TSX:HVU - Post by User

Post by shakerman640on Sep 03, 2015 2:33pm
64 Views
Post# 24076211

Panel of ex-Fed officials say no rate hike in September 2015

Panel of ex-Fed officials say no rate hike in September 2015According to MarketWatch.com:

https://www.marketwatch.com/story/panel-of-ex-fed-officials-say-no-rate-hike-will-come-at-september-meeting-2015-09-03

Panel of ex-Fed officials say no rate hike will come at September meeting

Published: Sept 3, 2015 1:46 p.m. ET

By Greg Robb

Senior economics reporter

The global economic outlook has worsened since the Federal Reserve’s last meeting in July, which will lead the U.S. central bank to hold off on lifting interest rates in September, a panel of former Fed officials agreed Thursday.

The global economic situation has deteriorated and “not by a trivial amount,” said Joseph Gagnon, a former Fed staffer and now senior fellow at the Peterson Institute for International Economics.

Global stock markets are down 5% to 10% since the Fed last met, and the dollar is up 2% on a broad trade-weighted basis, he noted.

“The Fed has cultivated this recovery so carefully, with such enormous effort, for over the last seven years — are you really going to take the risk in this environment with unstable global financial markets and real macroeconomic questions about the global outlook that are not just about volatility?” asked Julia Coronado, chief economist at Graham Capital Management .

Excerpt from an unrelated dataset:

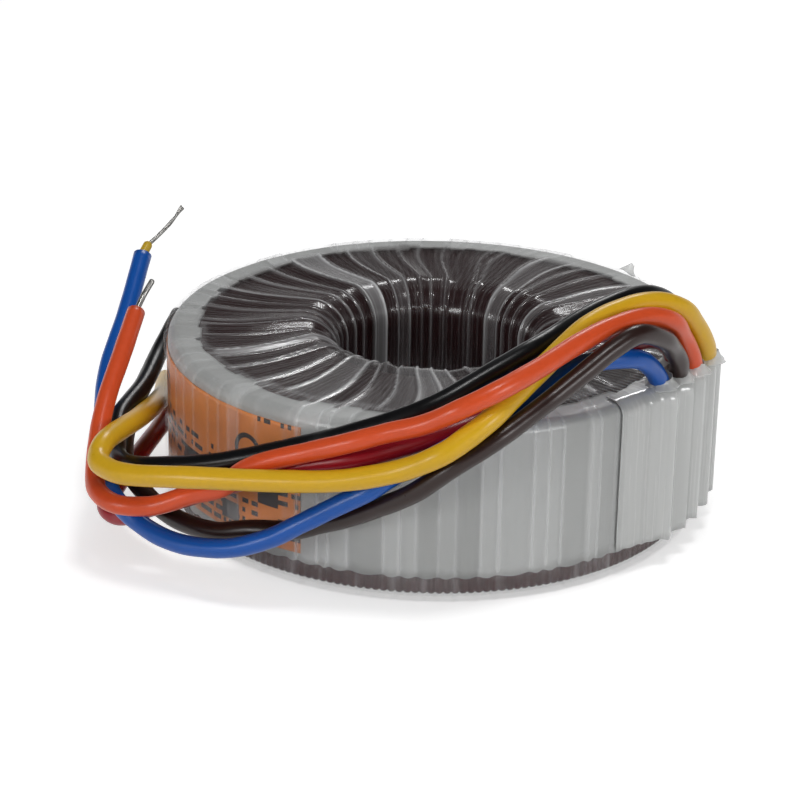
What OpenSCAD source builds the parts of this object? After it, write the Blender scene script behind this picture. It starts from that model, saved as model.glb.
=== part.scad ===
// Toroidal transformer with six sleeved flying leads.
// The ring stands on its lower face with its hole upright. The origin is on the
// hole's axis, in the plane of the lower face, and the leads leave at -X -Y to +X -Y.

/* [Ring] */
// Outer diameter over the clear film
ring_d = 110; // [90:1:140]
// Height of the ring over the clear film
ring_h = 37; // [30:0.5:50]
// Bore of the hole, inside the clear film
bore_d = 40; // [34:1:46]
// Radius of the ring's outer corners
outer_round = 3; // [2.5:0.5:5]
// Radius of the ring's corners at the hole
inner_round = 7; // [5:0.5:9]

/* [Clear film] */
// Thickness of the outer clear film, all its turns together
film_t = 0.5; // [0.4:0.05:0.8]
// Thickness of the clear film under the band
under_film_t = 0.4; // [0.2:0.05:0.6]
// Number of tape edges that show on the outer wall
wall_edges = 84; // [40:2:110]
// Number of slanted pleats on the upper face
pleats = 40; // [20:1:60]
// Number of tape edges that show in the hole
bore_edges = 24; // [12:1:30]
// Width of a tape edge's step
edge_w = 0.3; // [0.2:0.05:0.4]
// Depth of a tape edge's step
edge_depth = 0.2; // [0.1:0.05:0.3]
// Radius of the arc that each pleat follows
pleat_r = 34; // [30:1:40]

/* [Band and label] */
// Thickness of the pale band round the outer wall
band_t = 0.4; // [0.2:0.05:0.6]
// Height of the band's lower edge
band_foot = 5.5; // [4:0.5:8]
// Width of the band's fold on the upper face
band_fold = 4; // [3:0.5:8]
// Thickness of the label
label_t = 0.15; // [0.1:0.05:0.3]
// Angle where the label starts, from +X
label_start = 141; // [120:1:160]
// Angle that the label covers
label_sweep = 74; // [40:1:120]
// Height of the label's lower edge
label_foot = 7.5; // [5:0.5:10]
// Height of the label
label_h = 26; // [18:0.5:26]

/* [Windings] */
// Wire diameter of the outer secondary
wire_d = 1.1; // [0.8:0.1:1.4]
// Turns of the outer secondary
wire_turns = 72; // [40:1:80]
// Thickness of the inner secondary
inner_secondary_t = 1.1; // [0.8:0.1:1.6]
// Thickness of the film between the windings
screen_film_t = 0.4; // [0.2:0.05:0.6]
// Thickness of the primary on the outer wall and the faces
primary_t = 2.4; // [1.5:0.1:3]
// How much thicker a winding piles up in the hole than outside
bore_pile = 1.6; // [1:0.1:2]

/* [Core] */
// Wall of the core's two insulating caps
cap_t = 1.2; // [0.8:0.1:2]
// Gap between the two caps at half height
cap_split = 0.6; // [0.3:0.1:1.5]
// Strip turns that show as steps on the core's faces
strip_steps = 8; // [3:1:10]

/* [Lead anchor] */
// How far the anchor wrap stands out from the outer wall
anchor_t = 3.6; // [3:0.1:5]
// Thickness of the anchor wrap over the upper face
anchor_cap_t = 0.5; // [0.3:0.1:1]
// Radius of the ridge over each lead
ridge_r = 2.3; // [2:0.1:3]
// Height of the anchor wrap's lower edge
anchor_foot = 6; // [4:0.5:10]
// Radius that the anchor wrap's cap reaches in to
anchor_reach = 50; // [48:0.5:52]
// Angle of the middle of the anchor wrap, from +X
anchor_angle = -49; // [-55:1:-45]
// Angle that the anchor wrap covers
anchor_sweep = 56; // [50:1:70]

/* [Leads] */
// Diameter of the yellow lead's sleeve
main_lead_d = 4.2; // [3.6:0.1:4.3]
// Diameter of the other leads' sleeves
lead_d = 3.8; // [3.4:0.1:4]
// Diameter of a bare tinned conductor
conductor_d = 1.2; // [0.8:0.1:1.6]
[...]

The former Fed officials spoke at a panel discussion sponsored by the Brookings Institution.

Jon Faust, a professor of economist at Johns Hopkins University and a former adviser to Chairwoman Janet Yellen, said Fed officials will delay, awaiting the “macrosignal” behind the recent market turmoil.

Donald Kohn, who served at the Fed for 40 years and ended up as its vice chairman, said two things would make him hesitate to hike rates if he were voting at the September meeting: very low inflation and low market expectations of a September move due to recent market volatility.

Kohn said he would want the Fed statement after its September meeting to stress that rates will rise before the end of the year. “That will help build in the expectation of higher rates later this year and put that in the markets, so when I finally did move it wouldn’t be such a surprise,” he said.

Fed officials have argued that the timing of the first rate hike doesn’t matter as much of the path of interest rates. They have stressed that the rate path is likely to be a gradual one.

Coronado took issue with this, saying it was “not entirely true for the markets that translate Fed policy.” A September move would be a “big surprise” and viewed as a “policy mistake,” she said.

Coronado said there were less than 20% chance of a rate hike in September. Gangnon, Kohn and Faust said the odds were higher but still less than 50%.